An equivalent view, articulated by the original authors, is that dropout trains an ensemble of exponentially many thinned sub-networks that share weights. At inference, the deterministic full network approximates the geometric mean of the ensemble's predictions.
Motivation
Geoffrey Hinton has recounted the intuition behind dropout in terms of bank fraud prevention: bank tellers were periodically rotated between branches to prevent them from forming collusive relationships. Analogously, randomly removing different neurons on each training example prevents complex co-adaptations among hidden units, forcing each neuron to learn features that are useful in many different contexts.
Empirical impact
Dropout produced significant improvements on supervised learning tasks in vision, speech recognition and document classification in the early 2010s, and was a key ingredient in AlexNet's 2012 ImageNet result. The technique became standard in feed-forward networks and convolutional neural networks. In recurrent neural networks, naive dropout on hidden-to-hidden connections can harm sequence modelling, leading to variants such as variational dropout, recurrent dropout and DropConnect.
Dropout in transformers and modern architectures
Dropout remains common in transformer models, applied within feed-forward sub-layers, attention output projections and residual connections. Very large transformers trained on internet-scale corpora often use lower dropout rates than smaller models, because the abundance of training data already exerts strong implicit regularisation. Layer drop, stochastic depth and attention dropout are related techniques that randomly remove entire layers or attention heads.
Monte Carlo dropout
Yarin Gal and Zoubin Ghahramani showed in 2016 that running multiple forward passes with dropout enabled at inference time and averaging the predictions yields an approximation to Bayesian model averaging. This technique, known as Monte Carlo dropout, is used to obtain calibrated predictive uncertainty in medical imaging, autonomous driving and other safety-critical applications without the cost of training a full Bayesian neural network.
Variants
DropConnect generalises dropout by masking individual weights rather than entire neurons. Spatial dropout removes entire feature maps in convolutional layers. Variational dropout learns the dropout rate per parameter through a Bayesian objective. Concrete dropout uses a continuous relaxation of the Bernoulli distribution to make the dropout rate differentiable.
Limitations and complements
Dropout slows training because each gradient step operates on a thinner sub-network.
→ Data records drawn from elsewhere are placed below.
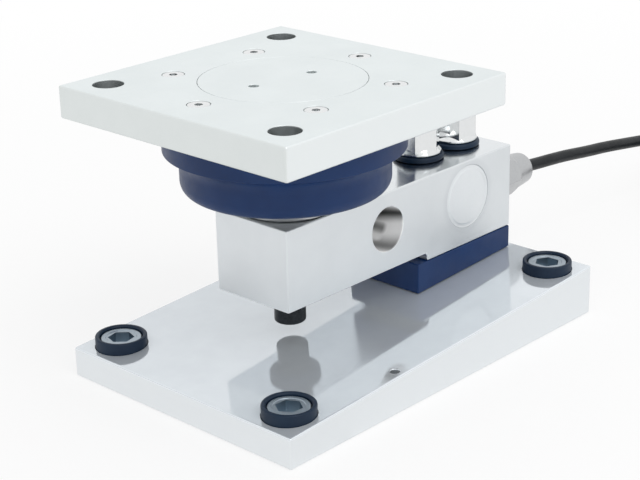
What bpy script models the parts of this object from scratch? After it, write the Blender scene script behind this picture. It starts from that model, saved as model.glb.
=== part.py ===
"""Load cell weighing module: a stainless shear beam on a sloped base plate, with a
self-aligning top plate that rides on a rocker pin. Units are metres, +Z is up, and
+X runs along the beam towards its cable. The origin is the centre of the base
plate's underside."""

import math

import bmesh
import bpy
import numpy as np
from mathutils import Matrix, Vector

for old in list(bpy.data.objects):
    bpy.data.objects.remove(old, do_unlink=True)

# Clearance between pieces that touch on the real module
GAP = 0.0003

# Base plate: its top falls towards the free end of the beam so that water runs off
BASE_LENGTH = 0.200
BASE_WIDTH = 0.130
BASE_LOW_END = 0.0135
BASE_HIGH_END = 0.0235
BASE_HOLE_INSET = 0.0145
GROUND_HOLE_R = 0.0021
GROUND_HOLE_TO_LOW_END = 0.0664
GROUND_HOLE_EDGE = 0.0045
GROUND_HOLE_DEPTH = 0.008
EDGE_BREAK = 0.0007

# Anchor screws in the base, each in a blue sealing cup sunk into the plate
ANCHOR_R = 0.006
ANCHOR_HEAD_R = 0.009
ANCHOR_HEAD_HEIGHT = 0.007
ANCHOR_SOCKET = 0.010
ANCHOR_SOCKET_DEPTH = 0.005
ANCHOR_CLEAR_OF_FLOOR = 0.0005
HOLE_RUN_OUT = 0.02
CUP_SEAL_R = 0.01125
CUP_SEAL_SUNK = 0.006
CUP_SEAL_FLOOR = 0.002
CUP_SEAL_PROUD = 0.0046

# Load cell beam: a pad at its fixed end, and a load bore at its free end
BEAM_END_INSET = 0.0045
BEAM_LENGTH = 0.150
BEAM_WIDTH = 0.042
BEAM_HEIGHT = 0.040
BEAM_SEAT = 0.0345
PAD_STEP = 0.0035
PAD_LENGTH = 0.0605
LOAD_TO_BEAM_END = 0.022
SENSING_HEIGHT = 0.0574
POCKET_TO_BEAM_END = 0.0874
POCKET_R = 0.010
POCKET_DEPTH = 0.0165
COVER_TO_BEAM_END = 0.0319
COVER_R = 0.0146
COVER_THICKNESS = 0.0017
COVER_WELD_WIDTH = 0.0022
COVER_WELD_DEPTH = 0.0003
WIRING_R = 0.012
WIRING_DEPTH = 0.009

# Spacer block between the sloped plate and the beam's pad
SPACER_OVERHANG = 0.0065

# Cell bolts: sealed hexagon heads through beam and spacer into the base plate
CELL_BOLT_R = 0.006
CELL_BOLT_TO_BEAM_END = 0.016
CELL_BOLT_SPACING = 0.026
CELL_BOLT_COLLAR_R = 0.0106
CELL_BOLT_COLLAR_HEIGHT = 0.0028
CELL_BOLT_ACROSS_FLATS = 0.018
CELL_BOLT_HEX_HEIGHT = 0.0095
CELL_BOLT_DOME = 0.0018
CELL_BOLT_CLEAR_OF_FLOOR = 0.005
CELL_SEAL_R = 0.01175
CELL_SEAL_THICKNESS = 0.0024

# Load bore: plug from below, hardened seat, and the checking collar screwed in on top
PLUG_R = 0.0069
PLUG_HANG = 0.0155
PLUG_CHAMFER = 0.0008
PLUG_SOCKET = 0.006
PLUG_SEAL_R = 0.01125
PLUG_SEAL_THICKNESS = 0.003
SEAT_BORE_R = 0.012
SEAT_THICKNESS = 0.005
SEAT_DEPTH = 0.0112
COLLAR_SPIGOT_R = 0.015
COLLAR_SPIGOT_LENGTH = 0.0055
COLLAR_BORE_R = 0.011
COLLAR_FLANGE_R = 0.0205
COLLAR_FLANGE_HEIGHT = 0.0042
COLLAR_LIP_R = 0.0205
COLLAR_HUB_R = 0.0145
COLLAR_LIP_HEIGHT = 0.005
COLLAR_HEIGHT = 0.0222

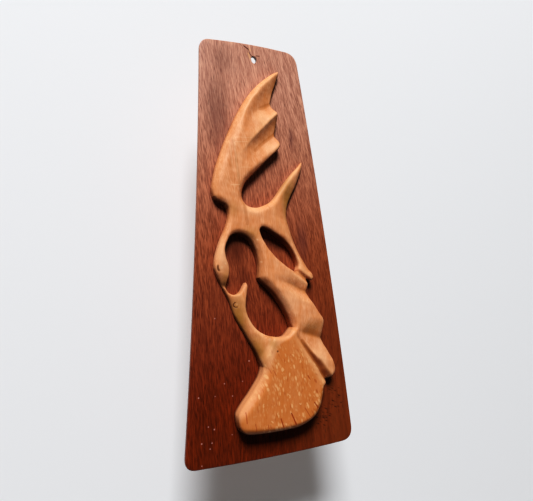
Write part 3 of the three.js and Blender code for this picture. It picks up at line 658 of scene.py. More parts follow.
# %% [markdown]
# ## The backboard
# The board is a flat, tapered slice with slightly bowed sides and rounded corners. It is made as one
# closed ring: at each of many directions round the nail hole a section runs from the hole's rim over
# the front, round the outer edge, over the back and through the hole.

# %% Board outline
TOP_HALF_WIDTH = 44.5
FOOT_HALF_WIDTH = 73.5
LEFT_CORNER = 9.0
RIGHT_CORNER = 12.5
SIDE_BOW = 2.2
END_BOW = 1.2
HOLE_X = 2.8
HOLE_Z = BOARD_HEIGHT - 13.6
HOLE_FRONT_RADIUS = 2.95
HOLE_BACK_RADIUS = 3.6


def half_width(z):
    """Half the board's width: a straight taper from foot to top."""
    return FOOT_HALF_WIDTH + (TOP_HALF_WIDTH - FOOT_HALF_WIDTH) * z / BOARD_HEIGHT


def bow(start, pull, end, step=1.5):
    """A parabola from start to end, drawn towards pull: (1-t)^2 a + 2t(1-t) b + t^2 c."""
    start, pull, end = (np.array(p, float) for p in (start, pull, end))
    t = np.linspace(0, 1, max(4, int(np.linalg.norm(end - start) / step)), endpoint=False)[:, None]
    return (1 - t)**2 * start + 2 * t * (1 - t) * pull + t**2 * end


def board_outline():
    """The eight stretches of the board's edge, anticlockwise from the left end of the foot."""
    low, high, middle = END_BOW, BOARD_HEIGHT - END_BOW, BOARD_HEIGHT / 2
    foot, top, bulge = half_width(low), half_width(high), half_width(middle) + 2 * SIDE_BOW

    def side(sign, end, inward):
        """The place on a side's straight taper a corner's length in from its end."""
        return [sign * half_width(end + inward), end + inward]

    left, right = LEFT_CORNER, RIGHT_CORNER
    return np.vstack([
        bow([left - foot, low], [0, low - 2 * END_BOW], [foot - right, low]),
        bow([foot - right, low], [foot, low], side(1, low, right)),
        bow(side(1, low, right), [bulge, middle], side(1, high, -right)),
        bow(side(1, high, -right), [top, high], [top - right, high]),
        bow([top - right, high], [0, high + 2 * END_BOW], [left - top, high]),
        bow([left - top, high], [-top, high], side(-1, high, -left)),
        bow(side(-1, high, -left), [4 * SIDE_BOW - bulge, middle], side(-1, low, left)),
        bow(side(-1, low, left), [-foot, low], [left - foot, low]),
    ])


# %% Board ring
EDGE_ROUND = 0.9
ROUND_STEPS = np.radians([0, 22.5, 45, 67.5, 90])
outline = board_outline()
ahead = np.roll(outline, -1, axis=0) - np.roll(outline, 1, axis=0)
outward = np.stack([ahead[:, 1], -ahead[:, 0]], axis=1) / np.linalg.norm(ahead, axis=1)[:, None]
to_outline = outline - [HOLE_X, HOLE_Z]
direction = to_outline / np.linalg.norm(to_outline, axis=1)[:, None]
turn_angle = np.arctan2(direction[:, 1], direction[:, 0])
print(f"board outline: {len(outline)} points")

# %% Rings of the nail hole and of the edge
CHIPS = [(0.14, 3, 0.6), (0.1, 7, 0), (0.07, 13, 2)]  # size in mm, how many round the hole, start
chipping = sum(size * np.sin(many * turn_angle + start) for size, many, start in CHIPS)
NAIL_WEAR = np.array([0.8, 1.02])  # the nail has drawn the hole out upright
NAIL_SHIFT = 0.3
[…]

It interacts non-trivially with batch normalisation, and modern practice often favours combining lower dropout with batch or layer normalisation, weight decay, label smoothing, mixup and strong data augmentation rather than relying on dropout alone.
References
- Srivastava, N., Hinton, G., Krizhevsky, A., Sutskever, I. and Salakhutdinov, R. (2014). Dropout: A Simple Way to Prevent Neural Networks from Overfitting. Journal of Machine Learning Research 15(1), pp. 1929–1958.
- Hinton, G., Srivastava, N., Krizhevsky, A., Sutskever, I. and Salakhutdinov, R. (2012). Improving Neural Networks by Preventing Co-adaptation of Feature Detectors. arXiv:1207.0580.
- Gal, Y. and Ghahramani, Z. (2016). Dropout as a Bayesian Approximation. ICML.
- Wan, L. et al. (2013). Regularization of Neural Networks using DropConnect. ICML.